The currency traders would hardly notice.

According to the United Nations, there are 1.3 billion people living in extreme poverty in the world (surviving on less than $1 a day), and that number grows annually. So if you wanted to get really ambitious, only one-thousandth of global currency transactions would more than eliminate extreme poverty worldwide.

Given a choice between eliminating the World Bank (highly unlikely) or eliminating extreme poverty USING the World Bank (a real possibility), wouldn’t most people choose the latter, by imposing a simple, tiny, already-on-the-table tax on international currency transactions, administered by the World Bank or the IMF? (Remember that poverty eradication is already one of the World Bank’s stated goals.)

Of course any currency exchange tax revenue given to poverty-stricken people should be democratically controlled by those people. And the World Bank or IMF must see to it that it gets where it’s supposed to get.

Ambitious? Sure, but these are more manageable objectives than eliminating the World Bank and the IMF, much less currency transactions.

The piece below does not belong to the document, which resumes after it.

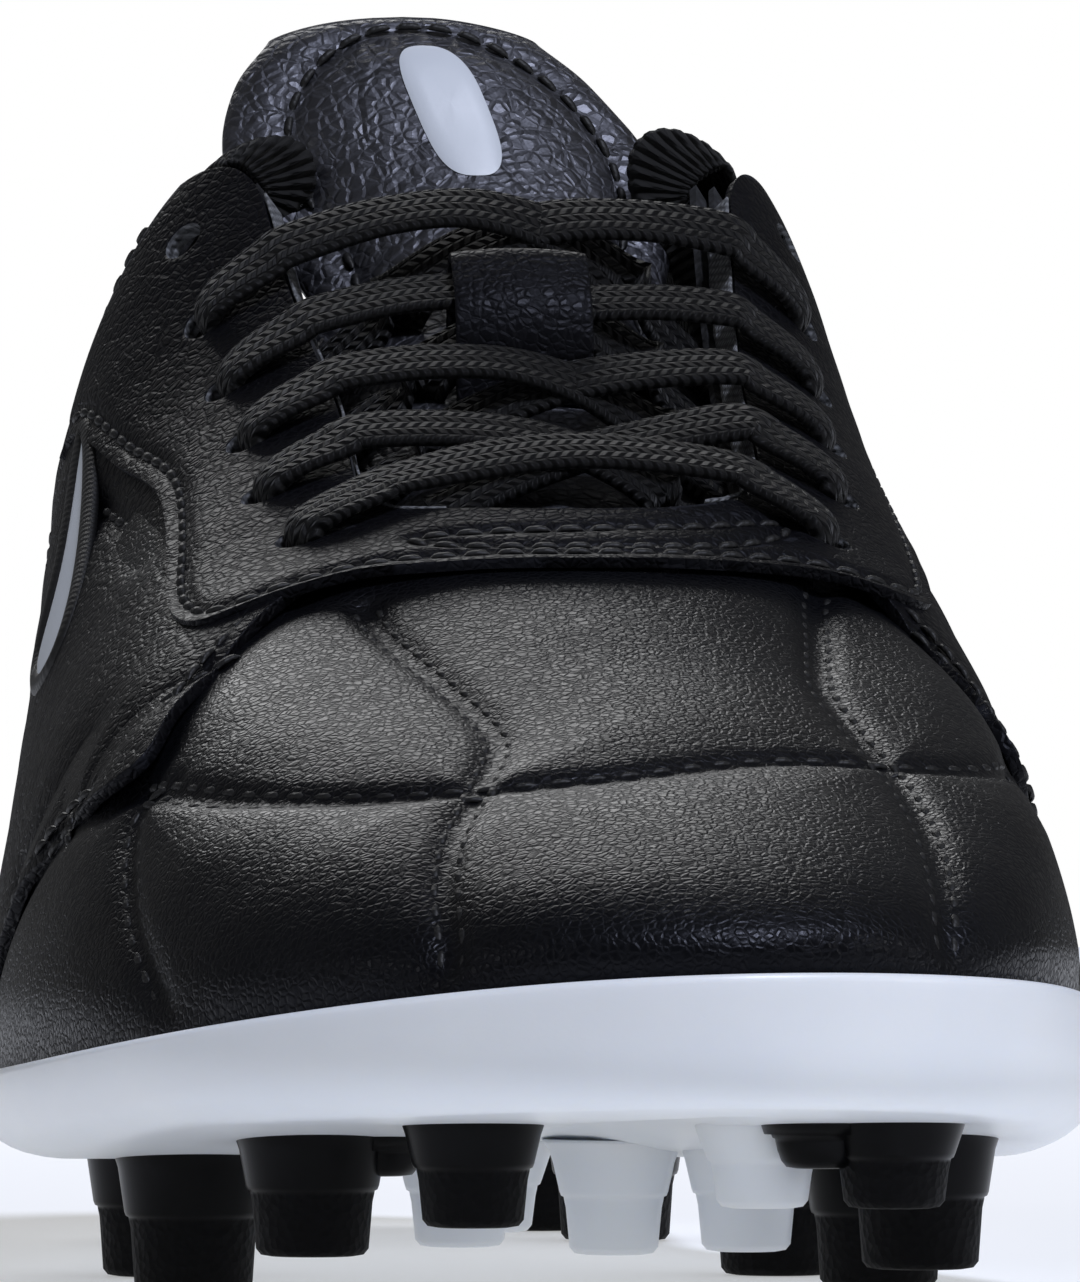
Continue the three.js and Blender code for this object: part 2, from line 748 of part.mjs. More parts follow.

Even if you could eliminate the top two or three big international banks, there will still be banks and they will still be in the profitable international banking business. The well-meaning but obviously math-challenged anti-globalization protesters — not to mention the world’s many poor people — might discover that the world’s banking system (which is long overdue for regulation as well as taxation anyway) could become their best source of revenue.